On another day, while we were strolling in a park at Wuhan, a city on the Yangtse river, we were suddenly surrounded by a group of Young Pioneers, red scarves gleaming around their necks, who sang to us with the most angelic voices, a beautiful song which so impressed me that I can still sing it (after a fashion!) It was called yeesuchii-hao or something that sounded like that. I was told by our interpreter that it meant “socialism is good”.
In Beijing, I met the Chinese prime minister, Chou en-Lai, who told us that “in China, we don’t think in terms of today or tomorrow or even decades. We think in terms of thousands of years.” He was the man who had the foresight to bring the American secretary of state Henry Kissinger, and later, President Richard Nixon to China, and thus paved the way for the entry of China fully into the international arena. This is the diplomacy the results of which we see today in China’s emergence as a major, if not the major, economic player in the world.
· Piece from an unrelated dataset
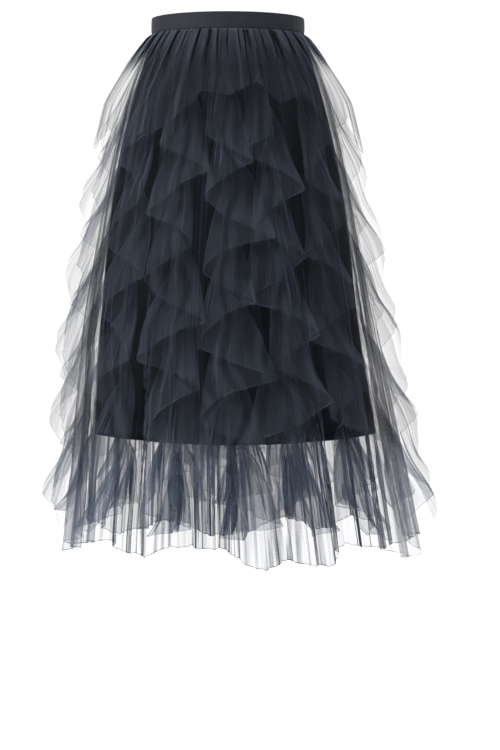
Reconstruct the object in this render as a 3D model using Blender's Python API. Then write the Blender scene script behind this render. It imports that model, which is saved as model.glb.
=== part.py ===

Talk of a far-seeing politician.
A sad fact often ruins my recollections of my visit to China: my friend, the poet Yang-Shuo, is reported to have committed suicide during the Cultural Revolution of 1966-78. If this is true, it is terrible, for Yang-Shuo made many friends for China in the years he worked in the Afro-Asian People’s Solidarity Organisation in Cairo, which helped to organise the writers’ conference in Tashkent.